Entonces llegaron a una pequeña choza en la que vivía un matrimonio de ancianos, Filemón y Baucis. El hombre les pidió que tomaran asiento y la mujer avivó el fuego y preparó la comida mientras entretenían a los visitantes charlando.
La pareja les ofreció todo lo que tenían a su disposición, por poco que fuera. Un cubo de agua caliente para los pies, un colchón relleno de algas del río para que fuera más blando y toda la comida que podían ofrecer en su sencilla vajilla de barro y madera.
Los ancianos se dieron cuenta de que la crátera de vino no se vaciaba por más que lo servían y sospecharon que sus huéspedes no eran unos simples viajeros. Pidieron perdón por un banquete tan humilde y los pocos preparativos y se dispusieron a matar al único animal que poseían, un ganso, en honor a los invitados.

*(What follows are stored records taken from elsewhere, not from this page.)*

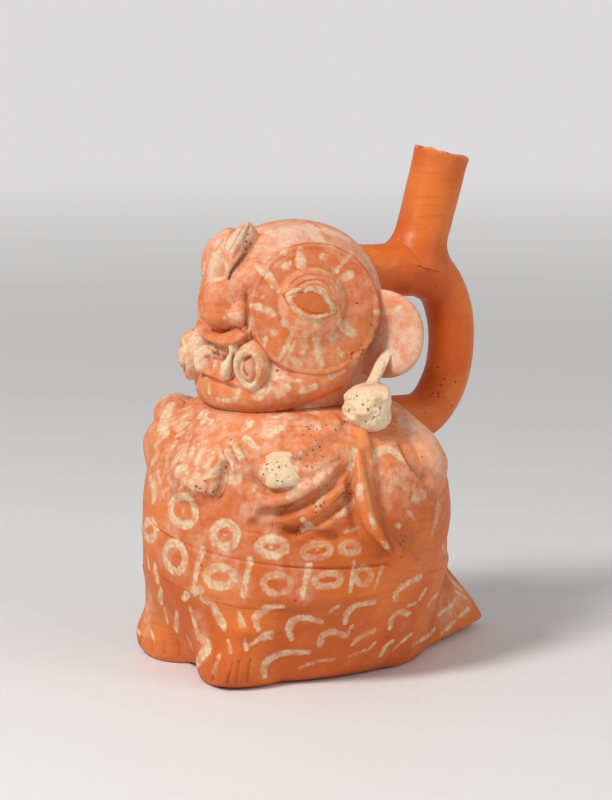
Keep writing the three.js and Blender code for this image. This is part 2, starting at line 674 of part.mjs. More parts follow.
// Ears: hollowed lobes that stand out behind the discs
function ear(grow = 0) {
  const at = (height) => (i, j) => {
    const angle = -360 * i;
    const r = superRadius(cos(angle) / (earWidth + grow), sin(angle) / (earTall + grow), 2.2) * j ** 0.7;
    const x = earOut + r * cos(angle);
    const h = height(j ** 0.7);
    return [
      x * sin(earTurn) + h * cos(earTurn) * -1,
      -x * cos(earTurn) - h * sin(earTurn),
      earHeight + r * sin(angle),
    ];
  };
  const hollow = (t) => (t < 0.8 ? 2.4 * (t / 0.8) ** 2 : 2.4 * (1 - ((t - 0.8) / 0.2) ** 2)) + grow;
  const rounded = (t) => -earThickness * Math.sqrt(1 - t * t) - grow;
  return slab(at(hollow), at(rounded), 18, 4, true);
}

// Ear pendants: a lump on each shoulder with a short strap up to the ear
function pendant() {
  const outline = [[0, -10.5], [5.5, -9.5], [9, -5.5], [9.6, 0], [8.4, 5], [4.6, 8.6], [3, 12.5], [0, 13.5]];
  const profile = (t) => outline[Math.round(t * (outline.length - 1))];
  const surface = (i, j) => {
    const [r, z] = profile(j);
    return [pendantOut + r * cos(360 * i), pendantBack + r * sin(360 * i), pendantHeight + z];
  };
  const axis = (i, j) => [pendantOut, pendantBack, pendantHeight + profile(j)[1]];
  return slab(surface, axis, 14, outline.length - 1, true);
}

// Face reliefs. The middle of the face is turned a little, so the right side mirrors the left about it.
const jawLine = [
  [-90, -35, 6, 4], [-45, -39, 7.5, 6], [8, -38.5, 9, 9], [50, -40, 7.5, 6], [95, -35, 6, 4.5],
];
const upperLipLine = [
  [-14, -6, 4.5, 4.5], [-5, -10.5, 5, 6], [7, -10.5, 5, 6.5], [20, -11, 5, 6], [31, -6, 4.5, 5],
];
const lowerLipLine = [
  [-12, -25, 3, 4], [0, -29.5, 3.6, 6.5], [10, -31, 3.6, 7], [21, -32, 3.4, 6.5], [30, -29, 2.5, 4],
];
const upperTeethLine = [[-4, -19, 2.4, 3.5], [7, -18.3, 3, 4.5], [18, -20, 2.4, 4]];
const lowerTeethLine = [[-2, -25.5, 2.4, 3.5], [7, -25.5, 3, 4.5], [16, -26.5, 2.4, 4]];
const beakLine = [[9.5, 2.5, 8.5, 9.5], [9.5, 9, 8, 9], [10, 14, 6.5, 8]];
const browLine = [[10, 12, 7, 7.5], [17, 19.5, 7.5, 6.5], [24, 26, 7, 5], [31, 31, 5.5, 3]];
const fangLine = [[22, -15, 3.4, 6], [21.5, -20, 3.4, 8], [19, -25, 3.8, 9], [17.5, -28, 4, 9.5]];
const leftTuftLine = [
  [20, 23, 2.5, 6], [21, 30, 4.5, 8.5], [20, 37, 7, 10], [18, 44, 8, 10.5], [16, 50, 6, 10], [15, 55, 3.5, 9],
];
const rightTuftLine = [[1, 44, 8, 11], [-1, 36, 11, 11.5], [1, 27, 10, 9], [4, 18, 6, 5]];
const acrossFace = (stations) => stations.map(([u, ...rest]) => [2 * faceTurn - u, ...rest]).reverse();
const eitherSide = (side, stations) => (side > 0 ? stations : acrossFace(stations));

// Across a mouth curl: a bead in the middle, then a ring, with a groove between them
const curlShape = (t) => {
  return 0.5 + 0.5 * Math.sqrt(1 - t * t) - 0.22 * Math.exp(-(((t - 0.42) / 0.1) ** 2)) - 0.35 * t ** 8;
};

const jaw = along(head, jawLine, 16, 4);
const beak = along(head, beakLine, 7, 5);
const brow = (side) => along(head, eitherSide(side, browLine), 7, 4);
const nostril = (side) => around(head, [side > 0 ? 24.5 : -8.5, 2], [7, 5], 3.4, 12, 3);
const upperLip = along(head, upperLipLine, 14, 4);
const lowerLip = along(head, lowerLipLine, 12, 3);
const upperTeeth = along(head, upperTeethLine, 8, 3, 0.3);
const lowerTeeth = along(head, lowerTeethLine, 8, 3, 0.3);
const fang = (side) => along(head, eitherSide(side, fangLine), 7, 3);
const curl = (side) => {
  const [middle, half, rise] = side > 0 ? [[34, -25], [7.6, 9.2], 8.5] : [[-18, -22], [8, 9.5], 13];
  return around(head, middle, half, rise, 14, 7, { shape: curlShape });
};
const mouth = [upperLip, lowerLip, upperTeeth, lowerTeeth];

const bothDiscs = [disc, (grow) => flip(disc(grow))];

add('lower_jaw', fit(jaw, clearOfCollar, ...bothDiscs), clay);
add('beak', fit(beak, ...bothDiscs), clay);
add('upper_lip', fit(upperLip, beak, ...bothDiscs), clay);
add('lower_lip', fit(lowerLip, jaw, ...bothDiscs), clay);
add('upper_teeth', fit(upperTeeth, upperLip), cream);
add('lower_teeth', fit(lowerTeeth, upperTeeth, lowerLip, jaw), cream);
addPair('eye_disc', fit(disc), clay);
addPair('eyelid', lid(), clay);
addPair('eye', eye, clay);
for (const [name, side] of [['left', 1], ['right', -1]]) {
  const first = side > 0 ? [] : [brow(1)];
  add(`${name}_brow`, fit(brow(side), beak, ...first, ...bothDiscs), clay);
  add(`${name}_nostril`, fit(nostril(side), beak, brow(side), upperLip, ...bothDiscs), clay);
  add(`${name}_fang`, fit(fang(side), ...mouth, jaw, ...bothDiscs), cream);
  add(`${name}_mouth_curl`, fit(curl(side), ...mouth, jaw, fang(side), ...bothDiscs), pinkClay);
}
const leftTuft = along(head, leftTuftLine, 10, 4, 0.5);
const rightTuft = along(head, rightTuftLine, 9, 4, 0.5);
const root = [beak, brow(1), brow(-1), ...bothDiscs];
add('right_tuft', fit(rightTuft, ...root), pinkClay);
add('left_tuft', fit(leftTuft, () => rightTuft(2 * gap), ...root), pinkClay);
addPair('ear', settle(ear(), () => disc(2 * gap)), pinkClay);
for (const [name, side] of [['left', 1], ['right', -1]]) {
  const facing = (piece) => (grow) => (side > 0 ? piece(grow) : flip(piece(grow)));
  const under = [panel(side), rib(side), lobe(side), collar, jaw, facing(disc), facing(ear)];
  add(`${name}_ear_pendant`, settle(facing(pendant)(), ...under), cream);
}

// The right arm is a roll of clay raised to the chin: upper arm, wristband and hand in a row
const armPoints = [[-61, 2, 97], [-52, -26, 105], [-34, -44, 110], [-17, -52, 111]];
const armRadii = [6, 9, 9.5, 8];
const underArm = [clearOfCollar, bundle, rightSleeve, jaw, rib(-1), panel(-1), lobe(-1)];
const wrist = [0.6, 0.74];
const armPart = (from, to, extra) => settle(roll(armPoints, armRadii, from, to, extra), ...underArm);
add('right_arm', armPart(0, wrist[0], 0), clay);
add('right_wristband', armPart(wrist[0] + gap / 60, wrist[1], 1), cream);
add('right_hand', armPart(wrist[1] + gap / 60, 1, 0), clay);

// The part's origin is in the middle of its outline, on the floor.
const middle = new THREE.Box3().setFromObject(vessel).getCenter(new THREE.Vector3());
vessel.position.set(-middle.x, -middle.y, 0);
export default vessel;
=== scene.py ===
"""A handle spout vessel of fired red clay, painted with cream slip, in a soft studio light.

Lengths are millimetres about the vessel's upright axis, +Z up. The figure faces -Y and its left side is +X.
An angle around the vessel is 0 at the front and grows towards the figure's left.
"""

import math

import bpy
import numpy as np
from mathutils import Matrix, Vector
from mathutils.bvhtree import BVHTree


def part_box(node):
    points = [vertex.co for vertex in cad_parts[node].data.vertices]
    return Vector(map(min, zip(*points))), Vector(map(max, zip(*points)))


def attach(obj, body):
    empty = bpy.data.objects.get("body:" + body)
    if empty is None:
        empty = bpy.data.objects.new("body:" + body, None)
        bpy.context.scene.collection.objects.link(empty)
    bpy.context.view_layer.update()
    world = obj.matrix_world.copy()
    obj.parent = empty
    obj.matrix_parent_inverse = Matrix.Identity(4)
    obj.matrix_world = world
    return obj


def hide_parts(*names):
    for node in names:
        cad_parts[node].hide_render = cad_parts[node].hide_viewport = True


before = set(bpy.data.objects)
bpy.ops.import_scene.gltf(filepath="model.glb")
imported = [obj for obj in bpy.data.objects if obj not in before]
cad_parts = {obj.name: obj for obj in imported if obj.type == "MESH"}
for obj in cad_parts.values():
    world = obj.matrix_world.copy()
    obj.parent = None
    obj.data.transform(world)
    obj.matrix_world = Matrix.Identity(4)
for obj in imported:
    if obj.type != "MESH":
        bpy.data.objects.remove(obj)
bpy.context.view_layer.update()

# Camera: the lens stands level with the figure's shoulders and to the left of its face, as in the photograph.
# Pixels are those of the photograph, 612 by 800. The vessel's axis is the joint of the two halves of the body.
photo_width, photo_height = 612, 800
camera_turn, camera_rise = 59.0, 10.0
camera_distance = 1240.0
camera_target = np.array([2.8, 4.6, 116.0])
focal_px = 2790.0
axis_y = 500 * (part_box("body_front_shell")[1].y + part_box("body_back_shell")[0].y)


def sin(angle):
    """The sine of an angle in degrees."""
    return np.sin(np.radians(angle))


def cos(angle):
    """The cosine of an angle in degrees."""
    return np.cos(np.radians(angle))


def to_scene(points):
    """Millimetres about the vessel's axis become metres in the frame of the whole part."""
    return (np.asarray(points, float) + np.array([0, axis_y, 0])) / 1000


towards_camera = np.array(
    [sin(camera_turn) * cos(camera_rise), -cos(camera_turn) * cos(camera_rise), sin(camera_rise)]
)
camera_place = camera_target + camera_distance * towards_camera
camera_right = np.array([cos(camera_turn), sin(camera_turn), 0.0])
camera_up = np.cross(towards_camera, camera_right)

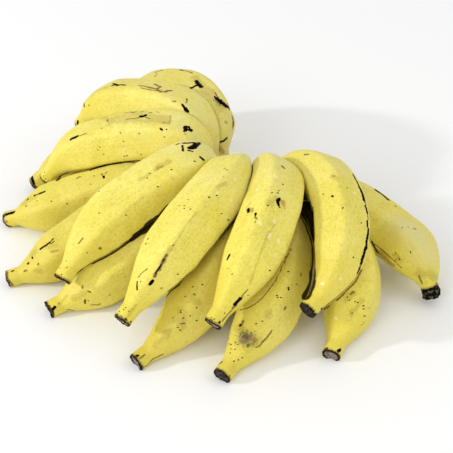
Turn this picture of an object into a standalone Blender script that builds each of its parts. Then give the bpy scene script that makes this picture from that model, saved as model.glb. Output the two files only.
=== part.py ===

Pero el ganso escapaba de ellos y el matrimonio, tan anciano, tenía dificultades para darle alcance. El animal se refugió junto a los dioses, que prohibieron a Filemón y Baucis que lo sacrificaran. Entonces revelaron su verdadera identidad y les dieron un aviso: iban a castigar a todo el pueblo menos a ellos, por lo que debían seguirlos hasta la cima de la montaña.
Ambos hicieron lo que los dioses decían y a duras penas consiguieron seguir su paso. Cuando casi habían alcanzado la cima se volvieron y vieron la aldea inundada por la laguna, exceptuando su choza. Ésta se transformó en un magnífico templo de mármol.
Una vez ejecutado el castigo a los impíos vecinos de Filemón y Baucis, Zeus quiso recompensarlos con un premio y les preguntó qué deseaban. Los ancianos lo tenían claro: ser sacerdotes de ese templo y custodiarlo hasta su muerte, y que, cuando llegara ese momento, murieran los dos a la vez para que uno no tuviera que enterrar al otro.
Ese día llegó tiempo después, mientras la pareja estaba sentada frente a las gradas del santuario. Ambos comenzaron a convertirse en árboles a la vez, con el tiempo justo de despedirse antes de guardar el templo para siempre en forma de una encina y un tilo.